JMLTests should support:

  1. Cross-platform development--The behavior must be the same across Windows, Mac, and Linux. JML developers regularly use all three platforms. This will likely require being able to extract and compare against normalized file paths. The tests will also need to be categorized by version of Java, version of JML, and possibly level of JML feature.
  2. Test-driven development--Can we run individual tests quickly and conveniently?
  3. Testing a variety of different JML tools--Can we specify tests that are common to all sorts of tools, plus tests that are just for a RAC or ESC, etc.? JMLTests should allow (at least) testing static analysis tools and checking run-time code (i.e., compile code using tool, then execute generated code and check its output).
  4. A significant (and common) set of tests should constitute a syntax & type-checking validation suite - that is a set of tests for the JML checker.
  5. A mechanism for tracking regressions--Different JML tools will pass different sets of tests. With JML2 the tests were developed in parallel with the code, so all the tests passed all the time. With new tools we need to track which tests are known to pass and which are known to fail so that we can notice when new code breaks old code.

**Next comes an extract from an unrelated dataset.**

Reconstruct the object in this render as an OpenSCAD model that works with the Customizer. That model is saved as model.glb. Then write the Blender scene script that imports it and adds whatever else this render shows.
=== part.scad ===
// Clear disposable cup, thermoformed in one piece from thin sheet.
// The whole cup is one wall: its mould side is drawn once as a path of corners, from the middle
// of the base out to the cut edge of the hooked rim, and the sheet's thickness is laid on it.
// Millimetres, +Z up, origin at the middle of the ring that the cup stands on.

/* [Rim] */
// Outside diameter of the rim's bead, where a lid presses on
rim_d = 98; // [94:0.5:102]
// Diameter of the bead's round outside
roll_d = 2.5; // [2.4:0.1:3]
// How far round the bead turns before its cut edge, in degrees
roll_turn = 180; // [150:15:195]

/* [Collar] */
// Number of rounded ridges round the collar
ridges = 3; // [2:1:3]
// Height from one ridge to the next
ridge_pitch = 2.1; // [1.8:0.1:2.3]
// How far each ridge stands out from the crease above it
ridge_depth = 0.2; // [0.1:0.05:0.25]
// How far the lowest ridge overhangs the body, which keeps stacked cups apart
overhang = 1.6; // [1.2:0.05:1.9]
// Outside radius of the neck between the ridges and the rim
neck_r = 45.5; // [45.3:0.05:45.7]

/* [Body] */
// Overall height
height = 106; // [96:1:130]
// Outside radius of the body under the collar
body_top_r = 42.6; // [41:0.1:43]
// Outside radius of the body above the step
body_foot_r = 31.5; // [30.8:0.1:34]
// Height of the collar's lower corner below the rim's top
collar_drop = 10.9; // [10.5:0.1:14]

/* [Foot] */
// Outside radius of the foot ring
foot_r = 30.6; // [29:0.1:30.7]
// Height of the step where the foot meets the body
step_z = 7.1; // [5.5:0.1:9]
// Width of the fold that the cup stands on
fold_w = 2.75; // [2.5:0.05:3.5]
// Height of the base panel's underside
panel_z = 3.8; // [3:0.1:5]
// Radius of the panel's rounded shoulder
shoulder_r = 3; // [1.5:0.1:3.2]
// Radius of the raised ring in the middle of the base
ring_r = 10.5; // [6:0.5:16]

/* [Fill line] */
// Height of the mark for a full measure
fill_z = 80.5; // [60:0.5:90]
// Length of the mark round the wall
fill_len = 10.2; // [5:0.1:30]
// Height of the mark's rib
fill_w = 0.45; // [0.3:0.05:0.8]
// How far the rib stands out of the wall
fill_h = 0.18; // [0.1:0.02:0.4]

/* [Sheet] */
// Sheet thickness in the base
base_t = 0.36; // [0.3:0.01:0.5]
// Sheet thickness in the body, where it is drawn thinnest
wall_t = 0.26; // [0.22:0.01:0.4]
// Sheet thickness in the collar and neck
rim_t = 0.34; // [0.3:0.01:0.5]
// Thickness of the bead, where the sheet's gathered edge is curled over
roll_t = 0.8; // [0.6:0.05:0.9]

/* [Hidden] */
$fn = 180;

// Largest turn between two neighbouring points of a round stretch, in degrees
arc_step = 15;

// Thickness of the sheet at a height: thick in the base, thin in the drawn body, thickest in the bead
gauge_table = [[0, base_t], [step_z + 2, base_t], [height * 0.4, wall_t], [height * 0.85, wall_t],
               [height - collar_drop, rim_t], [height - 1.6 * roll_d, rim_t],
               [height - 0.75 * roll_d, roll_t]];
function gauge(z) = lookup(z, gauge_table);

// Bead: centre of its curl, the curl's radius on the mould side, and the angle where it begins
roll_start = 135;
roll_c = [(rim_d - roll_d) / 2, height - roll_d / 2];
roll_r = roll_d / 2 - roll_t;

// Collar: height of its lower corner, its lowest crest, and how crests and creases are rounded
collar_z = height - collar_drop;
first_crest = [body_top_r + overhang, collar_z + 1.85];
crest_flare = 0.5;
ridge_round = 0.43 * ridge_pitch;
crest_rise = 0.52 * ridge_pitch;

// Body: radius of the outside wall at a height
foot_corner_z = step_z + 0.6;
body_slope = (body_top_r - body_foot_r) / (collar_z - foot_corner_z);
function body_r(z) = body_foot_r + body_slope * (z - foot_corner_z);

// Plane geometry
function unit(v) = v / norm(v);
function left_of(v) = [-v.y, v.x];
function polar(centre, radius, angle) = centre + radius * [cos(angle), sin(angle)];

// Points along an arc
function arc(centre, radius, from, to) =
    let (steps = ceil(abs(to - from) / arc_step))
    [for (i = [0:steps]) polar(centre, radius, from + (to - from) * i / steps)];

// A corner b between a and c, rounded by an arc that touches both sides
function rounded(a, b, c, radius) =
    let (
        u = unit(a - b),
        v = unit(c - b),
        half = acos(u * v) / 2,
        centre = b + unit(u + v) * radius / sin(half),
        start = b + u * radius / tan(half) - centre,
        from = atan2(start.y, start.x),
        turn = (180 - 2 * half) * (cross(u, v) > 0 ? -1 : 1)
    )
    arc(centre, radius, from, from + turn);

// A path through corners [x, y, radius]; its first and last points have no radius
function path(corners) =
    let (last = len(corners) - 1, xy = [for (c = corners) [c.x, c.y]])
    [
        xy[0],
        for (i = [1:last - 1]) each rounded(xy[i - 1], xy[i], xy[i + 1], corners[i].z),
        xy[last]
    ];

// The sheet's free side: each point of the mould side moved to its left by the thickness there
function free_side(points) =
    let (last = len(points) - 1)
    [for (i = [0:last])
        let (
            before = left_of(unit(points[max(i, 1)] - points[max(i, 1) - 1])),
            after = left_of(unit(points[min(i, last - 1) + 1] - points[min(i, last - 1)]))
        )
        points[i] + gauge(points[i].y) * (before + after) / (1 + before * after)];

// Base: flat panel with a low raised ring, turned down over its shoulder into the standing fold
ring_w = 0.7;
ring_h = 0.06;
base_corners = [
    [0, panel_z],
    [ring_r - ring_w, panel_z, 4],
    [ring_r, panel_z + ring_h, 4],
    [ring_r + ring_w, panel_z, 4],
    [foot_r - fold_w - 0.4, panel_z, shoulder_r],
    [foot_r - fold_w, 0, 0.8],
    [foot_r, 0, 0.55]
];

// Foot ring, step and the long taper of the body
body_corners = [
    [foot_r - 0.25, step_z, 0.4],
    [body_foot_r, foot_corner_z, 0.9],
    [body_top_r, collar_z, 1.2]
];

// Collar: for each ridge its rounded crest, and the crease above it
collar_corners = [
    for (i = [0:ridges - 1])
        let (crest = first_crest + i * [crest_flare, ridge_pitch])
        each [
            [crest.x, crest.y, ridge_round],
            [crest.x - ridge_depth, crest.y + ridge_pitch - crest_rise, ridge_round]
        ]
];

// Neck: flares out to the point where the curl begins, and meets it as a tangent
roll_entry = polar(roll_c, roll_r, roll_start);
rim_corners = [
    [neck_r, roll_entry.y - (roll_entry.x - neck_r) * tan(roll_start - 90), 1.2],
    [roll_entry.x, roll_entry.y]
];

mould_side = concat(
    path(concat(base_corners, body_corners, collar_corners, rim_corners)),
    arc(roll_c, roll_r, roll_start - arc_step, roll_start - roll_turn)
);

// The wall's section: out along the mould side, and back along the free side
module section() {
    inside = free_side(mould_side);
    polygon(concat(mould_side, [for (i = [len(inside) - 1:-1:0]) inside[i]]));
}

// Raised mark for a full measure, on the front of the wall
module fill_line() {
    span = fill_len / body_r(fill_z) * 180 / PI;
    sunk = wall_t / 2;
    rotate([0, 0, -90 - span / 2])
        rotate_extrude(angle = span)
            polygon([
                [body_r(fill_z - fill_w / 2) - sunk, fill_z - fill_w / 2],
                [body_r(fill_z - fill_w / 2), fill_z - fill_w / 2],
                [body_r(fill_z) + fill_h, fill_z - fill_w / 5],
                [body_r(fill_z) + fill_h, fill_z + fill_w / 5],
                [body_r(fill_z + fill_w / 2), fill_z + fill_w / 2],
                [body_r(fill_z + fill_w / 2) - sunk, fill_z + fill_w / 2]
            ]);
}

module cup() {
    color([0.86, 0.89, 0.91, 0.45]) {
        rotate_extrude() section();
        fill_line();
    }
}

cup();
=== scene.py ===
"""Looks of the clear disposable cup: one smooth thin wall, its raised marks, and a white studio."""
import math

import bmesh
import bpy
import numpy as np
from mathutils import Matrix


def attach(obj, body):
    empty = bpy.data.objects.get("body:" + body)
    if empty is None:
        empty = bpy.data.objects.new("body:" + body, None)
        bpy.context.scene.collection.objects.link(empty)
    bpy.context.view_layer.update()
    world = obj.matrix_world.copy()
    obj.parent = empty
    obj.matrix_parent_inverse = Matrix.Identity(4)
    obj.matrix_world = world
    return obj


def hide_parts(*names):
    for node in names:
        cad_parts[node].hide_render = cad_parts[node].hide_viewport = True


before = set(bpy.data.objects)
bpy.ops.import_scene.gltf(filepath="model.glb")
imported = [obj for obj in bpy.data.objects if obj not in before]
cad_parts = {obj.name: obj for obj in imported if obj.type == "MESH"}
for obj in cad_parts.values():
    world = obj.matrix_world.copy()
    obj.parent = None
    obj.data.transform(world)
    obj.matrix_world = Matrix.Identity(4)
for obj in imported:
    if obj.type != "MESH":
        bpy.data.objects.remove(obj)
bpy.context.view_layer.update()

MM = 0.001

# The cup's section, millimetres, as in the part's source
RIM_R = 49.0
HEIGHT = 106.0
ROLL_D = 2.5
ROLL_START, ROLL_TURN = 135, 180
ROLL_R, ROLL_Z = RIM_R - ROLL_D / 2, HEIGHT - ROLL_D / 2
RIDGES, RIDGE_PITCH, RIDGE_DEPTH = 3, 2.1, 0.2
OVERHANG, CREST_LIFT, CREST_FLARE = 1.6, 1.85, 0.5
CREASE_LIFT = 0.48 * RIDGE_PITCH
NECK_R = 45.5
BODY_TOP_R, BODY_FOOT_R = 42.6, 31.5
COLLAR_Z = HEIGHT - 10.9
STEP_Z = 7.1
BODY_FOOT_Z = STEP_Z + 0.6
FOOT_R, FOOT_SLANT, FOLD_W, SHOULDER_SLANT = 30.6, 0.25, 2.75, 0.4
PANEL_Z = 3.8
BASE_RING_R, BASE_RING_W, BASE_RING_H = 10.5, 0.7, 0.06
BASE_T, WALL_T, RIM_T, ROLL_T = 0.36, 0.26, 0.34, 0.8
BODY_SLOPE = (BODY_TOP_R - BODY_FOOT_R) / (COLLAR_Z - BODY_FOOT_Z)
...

  6. Checking of expected results at a variety of granularities--For some tools it may be sufficient to just record whether the test is a positive one (shouldn't generate an error) or a negative one (should generate an error). Other tools may need to check whether some phrase appears in the output; alternatively we can categorize the kind of error message and relevant line and character positions expected from a (failing) test.
  7. Checking a variety of run configurations--Examples of run configurations include just compiling the input, or compiling the input and then running the output.

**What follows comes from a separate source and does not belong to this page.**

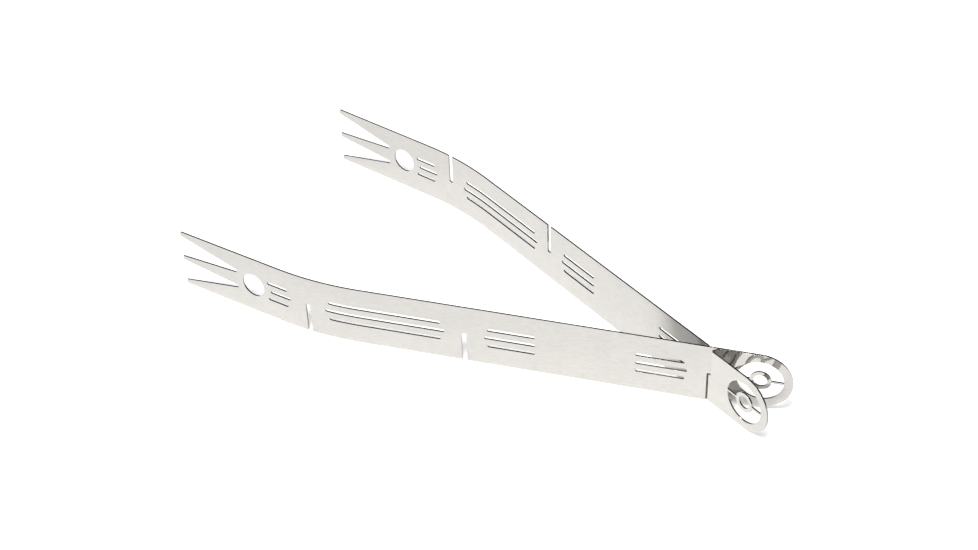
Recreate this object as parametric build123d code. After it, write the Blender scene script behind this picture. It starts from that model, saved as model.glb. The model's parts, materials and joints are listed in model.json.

  8. Efficient execution of large test suites--In JML2, restarting a Virtual Machine instance for each test case was extremely expensive. The test framework should have sufficient abstraction that individual JML-based tools can run multiple test cases using a single VM instance if the tools are so capable.
  9. Easy addition of new tests--Adding basic positive or negative test cases should be as easy as just dropping a new *.java file into the appropriate directory (and perhaps a new expected results file if appropriate).
  10. A test (or a group of tests at least) should have a brief comment indicating its purpose.
  11. ... others to be extracted by reviewing existing JML2 makefiles ... (In brief, the Makefile system generates JUnit test suites that use plain text files to define inputs and expected results. A variety of environment variables and makefile dependencies are used to control the tests. My vision is to replace the information that was embedded in the environment variables and makefiles with XML files so that different tools can process that information as needed.)


Other comments:

- Given that there are some nice frameworks that already exist - e.g. JUnit, TestNG - we should concentrate on the tests and the format for representing them. That will be more than enough work.
- I suggest starting with JML syntax/name lookup/typechecking tests.